I have some problem with my regular expression. I need to find all functions in text. I have this regular expression \w*\([^(]*\). It works fine until text does not contais brackets without function name. For example for this string 'hello world () testFunction()' it returns () and testFunction(), but I need only testFunction(). I want to use it in my c# application to parse passed to my method string. Can anybody help me?
Thanks!
Programming languages have a hierarchical structure, which means that they cannot be parsed by simple regular expressions in the general case. If you want to write correct code that always works, you need to use an LR-parser. If you simply want to apply a hack that will pick up most functions, use something like:
\w+\([^)]*\)
But keep in mind that this will fail in some cases. E.g. it cannot differentiate between a function definition (signature) and a function call, because it does not look at the context.
Try \w+\([^(]*\)
Here I have changed \w* to \w+. This means that the match will need to contain atleast one text character.
Hope that helps
Change the * to + (if it exists in your regex implementation, otherwise do \w\w*). This will ensure that \w is matched one or more times (rather than the zero or more that you currently have).

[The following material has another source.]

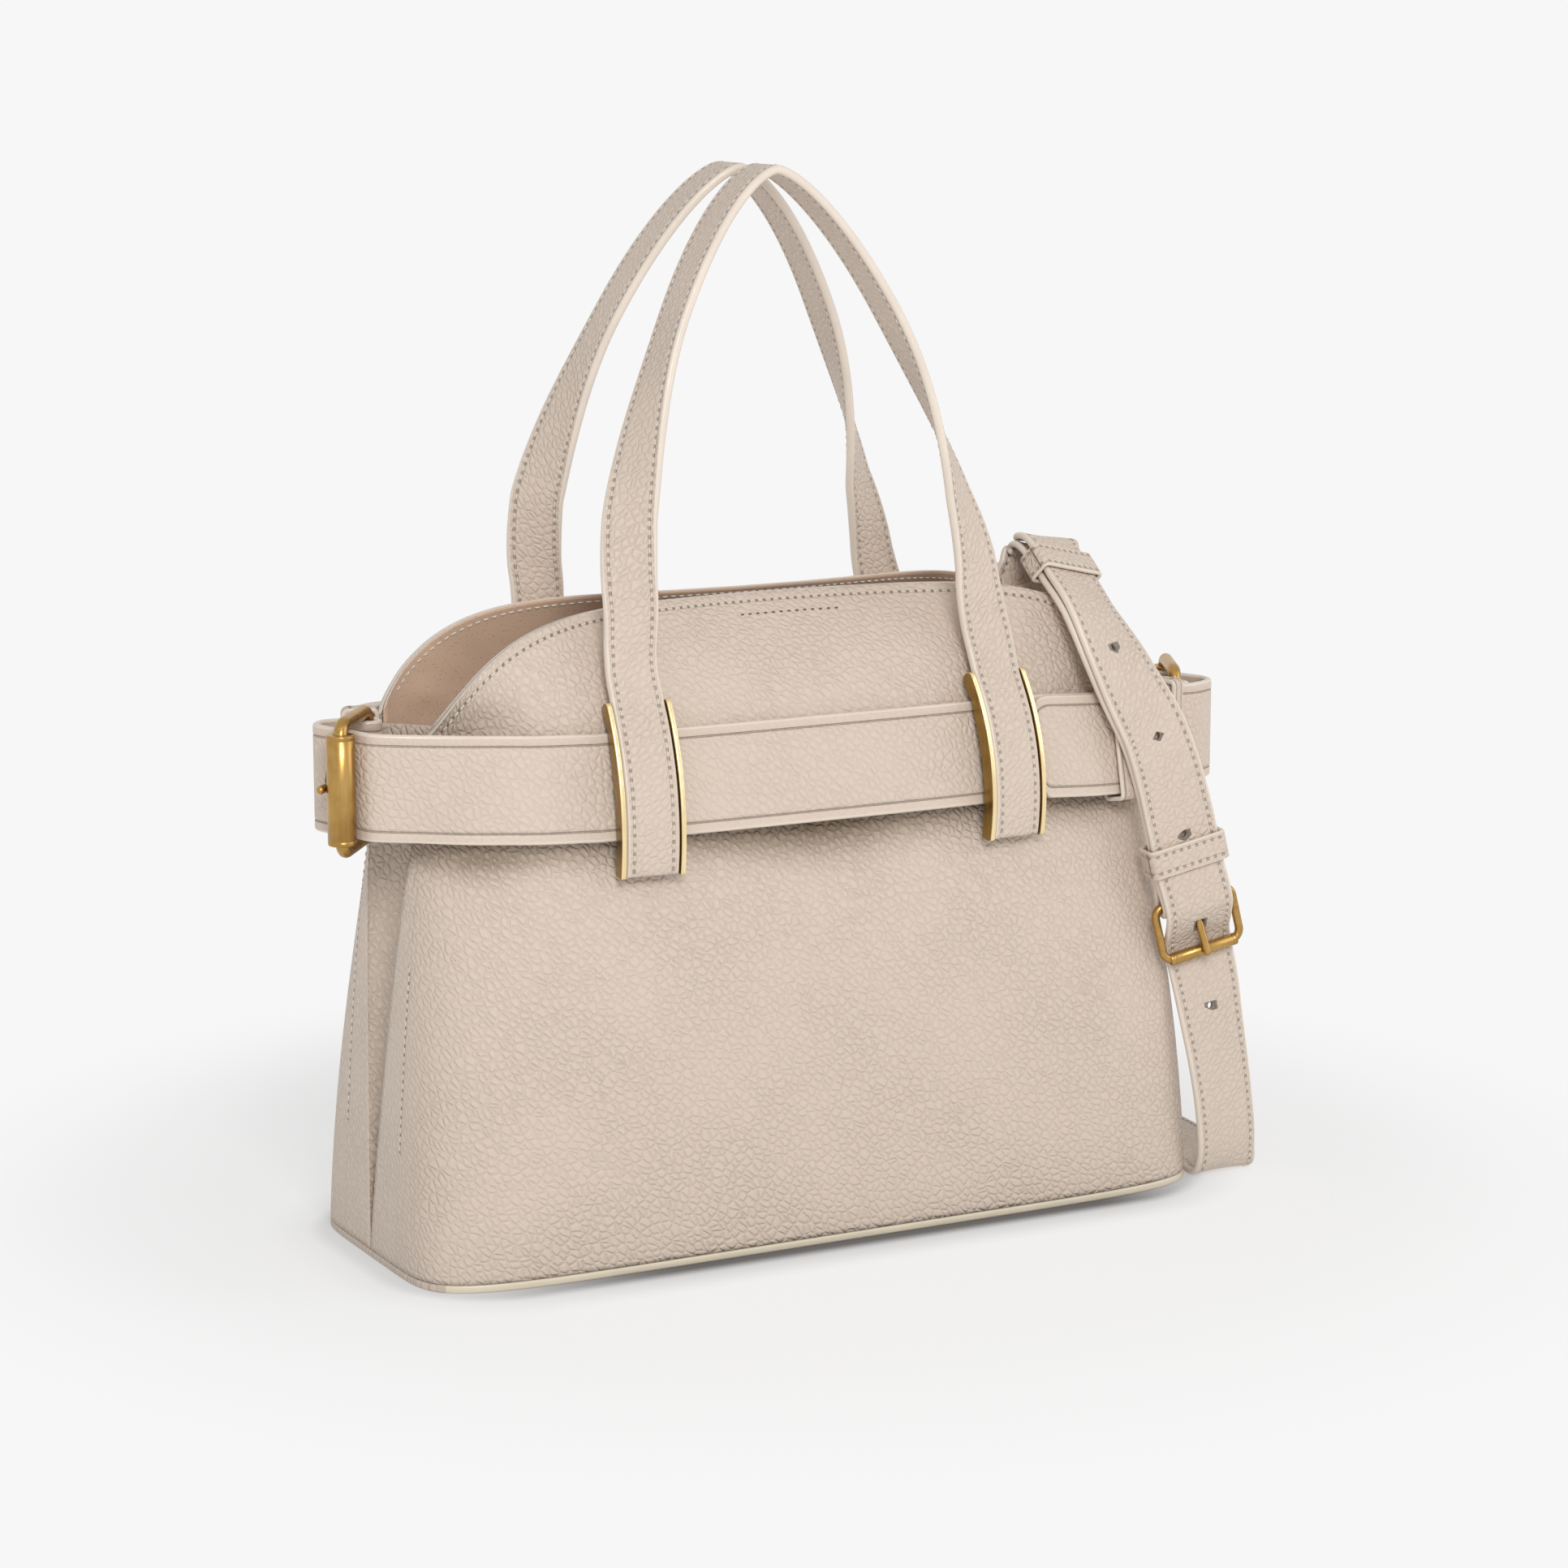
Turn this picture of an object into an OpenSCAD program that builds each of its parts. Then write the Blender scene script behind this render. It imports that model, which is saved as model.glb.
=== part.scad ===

It largely depends on the definition of "function name". For example, based on your description you only want to filter out the "empty"names, and not want to find all valid names.
If your current solution is largely enough, and you have problems with this empty names, then try to change the * to a +, requiring at least one word character right before the bracket.
\w+([^(]*)
OR
\w\w*([^(]*)
Depending on your regexp application's syntax.
(\w+)\(
regex groups would have the names of variables without any parentesis, you can add them later if you want, i supposed you don't need the parameters.
If you do need the parameters then use:
\w+\(.*\)
for a greedy regex (it would match nested functions calls)
or...
\w+\([^)]*\)
for a non-greedy regex (doesn't match nested function calls, will match only the inner one)